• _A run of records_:
'''

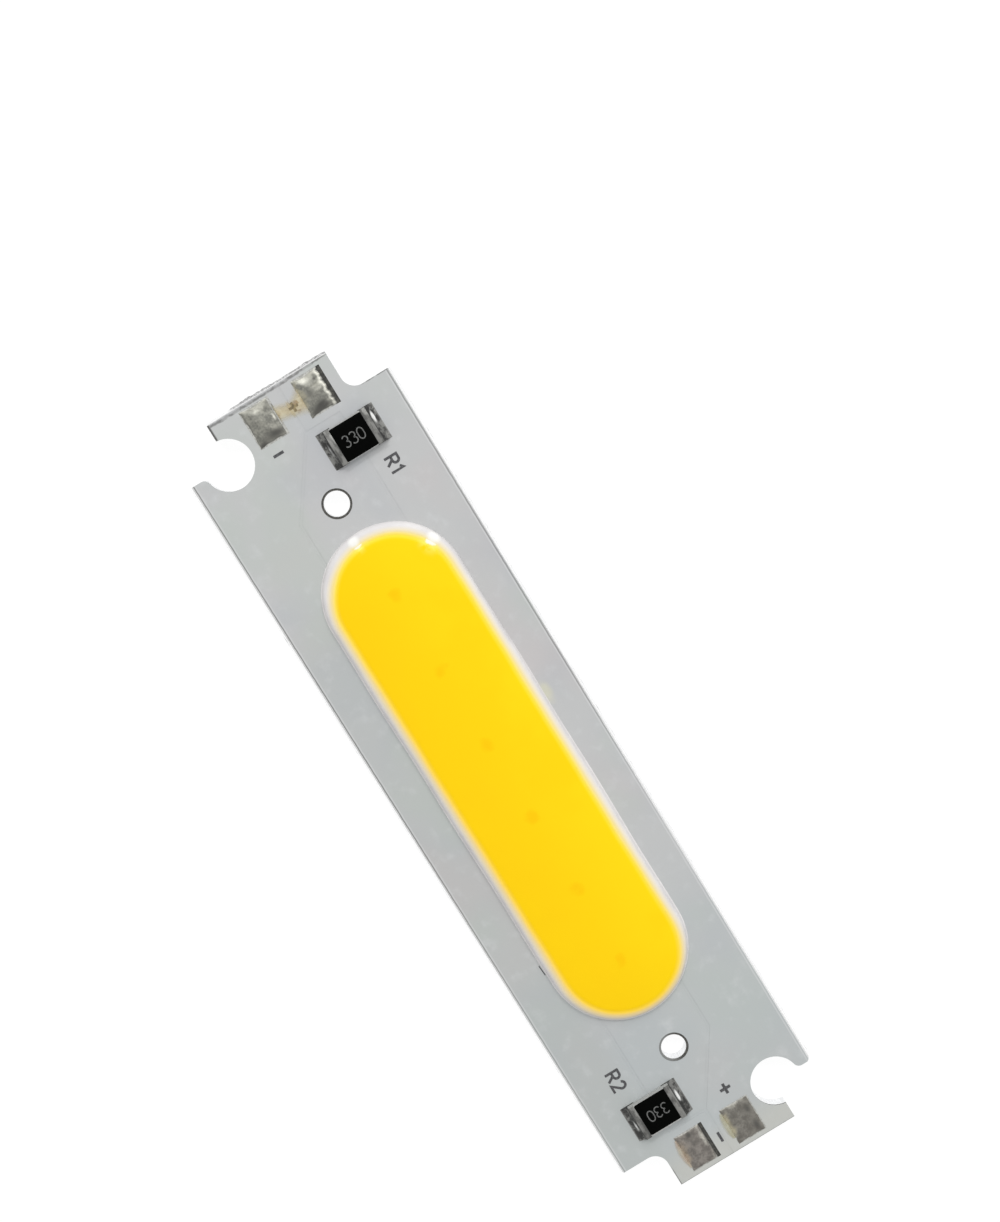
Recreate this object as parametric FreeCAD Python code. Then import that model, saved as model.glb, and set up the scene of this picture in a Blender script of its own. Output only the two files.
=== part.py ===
import FreeCAD, Part

import math
import os

from FreeCAD import Vector

# A chip-on-board LED module for 12 V, in millimetres. X runs along the board, from resistor 1 to resistor 2,
# Y runs across it and Z points up, out of the lit face. The origin is at the middle of the underside.
# The board is an aluminium plate with an insulating layer, copper, and white lacquer on top. Six dies sit
# on the middle line in two strings of three, each string in series with one resistor. The two halves of
# the copper are the same shape, turned by half a turn.

# The board's outline
board_length = 60.0
board_width = 15.0
cut_out_length = 3.0
cut_out_width = 3.05
cut_out_fillet = 1.0
notch_radius = 1.7
notch_offset = 0.15
notch_lip_radius = 0.45
chipped_corner = 0.35
hole_radius = 0.85
hole_inset = 8.7

# The V-scores along which the board was snapped from its panel
score_run = 0.2
score_depth = 0.45

# The board's layers
base_thickness = 1.0
dielectric_thickness = 0.1
copper_thickness = 0.035
mask_thickness = 0.03
mask_hole_clearance = 0.15
mask_groove_depth = 0.02
mask_groove_wall = 0.05

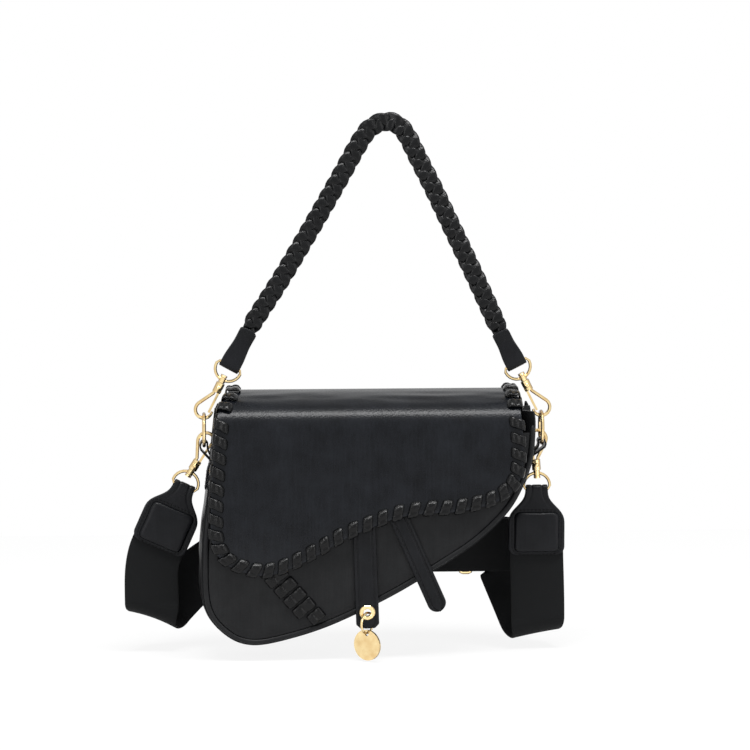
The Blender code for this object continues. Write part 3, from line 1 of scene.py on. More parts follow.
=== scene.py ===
# Crossbody bag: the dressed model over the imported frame.
import math

import bmesh
import bpy
from mathutils import Matrix, Vector, noise

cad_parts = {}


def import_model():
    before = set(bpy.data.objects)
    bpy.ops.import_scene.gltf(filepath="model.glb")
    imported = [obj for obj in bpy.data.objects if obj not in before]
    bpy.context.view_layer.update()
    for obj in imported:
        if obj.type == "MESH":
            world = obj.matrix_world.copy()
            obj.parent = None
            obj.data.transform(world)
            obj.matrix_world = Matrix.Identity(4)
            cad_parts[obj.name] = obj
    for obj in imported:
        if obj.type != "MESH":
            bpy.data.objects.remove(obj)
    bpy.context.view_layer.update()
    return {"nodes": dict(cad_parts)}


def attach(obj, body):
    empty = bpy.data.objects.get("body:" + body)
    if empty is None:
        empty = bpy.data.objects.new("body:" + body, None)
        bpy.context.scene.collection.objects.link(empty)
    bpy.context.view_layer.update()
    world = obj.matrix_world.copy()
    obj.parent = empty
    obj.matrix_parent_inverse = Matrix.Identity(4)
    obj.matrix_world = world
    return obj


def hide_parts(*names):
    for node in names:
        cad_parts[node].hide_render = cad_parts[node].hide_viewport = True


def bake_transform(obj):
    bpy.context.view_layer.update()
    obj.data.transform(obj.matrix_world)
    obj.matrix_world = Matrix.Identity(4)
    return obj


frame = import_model()
scene = bpy.context.scene

# Shared sizes, metres, in the bag's own frame: x from its middle, z down from the flap's top
bag = {
    "origin": Vector((-0.0109175, 0, -0.1965)),
    "width": 0.255, "height": 0.193,
    "depthTop": 0.019, "depthMiddle": 0.028, "depthBottom": 0.0245, "deepest": 0.6,
    "leather": 0.0018, "cloth": 0.0008, "gap": 0.0003, "piping": 0.002,
    "flapLayer": 0.0059, "strapLayer": 0.0021, "strapThick": 0.0020,
    "outline": [
        (0.469, -0.047), (0.478, -0.114), (0.475, -0.197), (0.468, -0.269), (0.446, -0.352),
        (0.409, -0.446), (0.361, -0.521), (0.290, -0.604), (0.192, -0.689), (0.078, -0.782),
        (-0.043, -0.865), (-0.149, -0.927), (-0.251, -0.970), (-0.345, -0.995), (-0.408, -0.982),
        (-0.459, -0.935), (-0.493, -0.876), (-0.508, -0.803), (-0.511, -0.699), (-0.508, -0.580),
        (-0.498, -0.456), (-0.487, -0.337), (-0.478, -0.207), (-0.471, -0.104), (-0.465, -0.047)],
}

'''

Exactly repeat the lines running from the top of the listing to the line bearing "# the copper", both of those lines included, and only them.

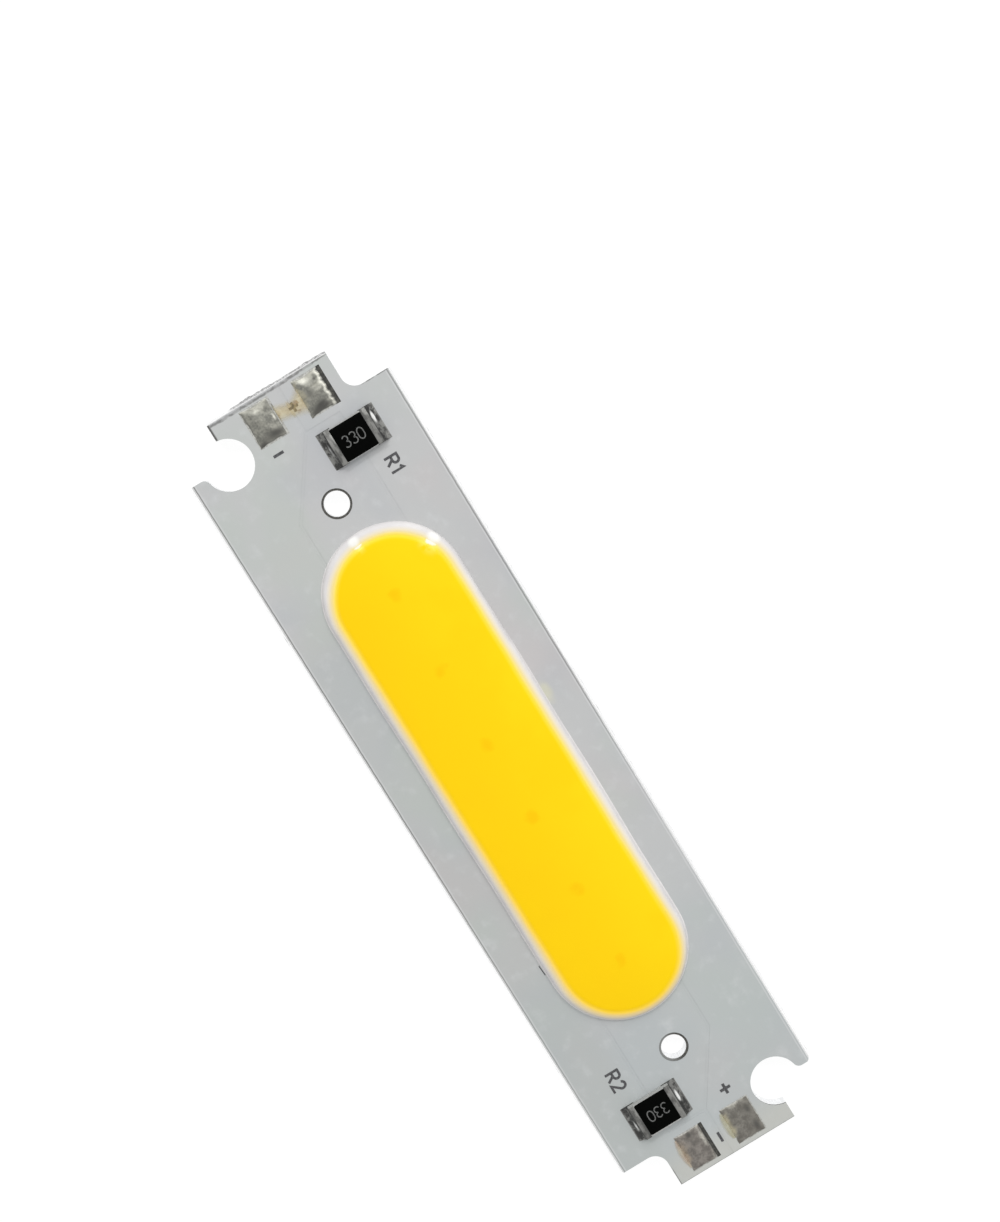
Recreate this object as parametric FreeCAD Python code. Then import that model, saved as model.glb, and set up the scene of this picture in a Blender script of its own. Output only the two files.
=== part.py ===
import FreeCAD, Part

import math
import os

from FreeCAD import Vector

# A chip-on-board LED module for 12 V, in millimetres. X runs along the board, from resistor 1 to resistor 2,
# Y runs across it and Z points up, out of the lit face. The origin is at the middle of the underside.
# The board is an aluminium plate with an insulating layer, copper, and white lacquer on top. Six dies sit
# on the middle line in two strings of three, each string in series with one resistor. The two halves of
# the copper are the same shape, turned by half a turn.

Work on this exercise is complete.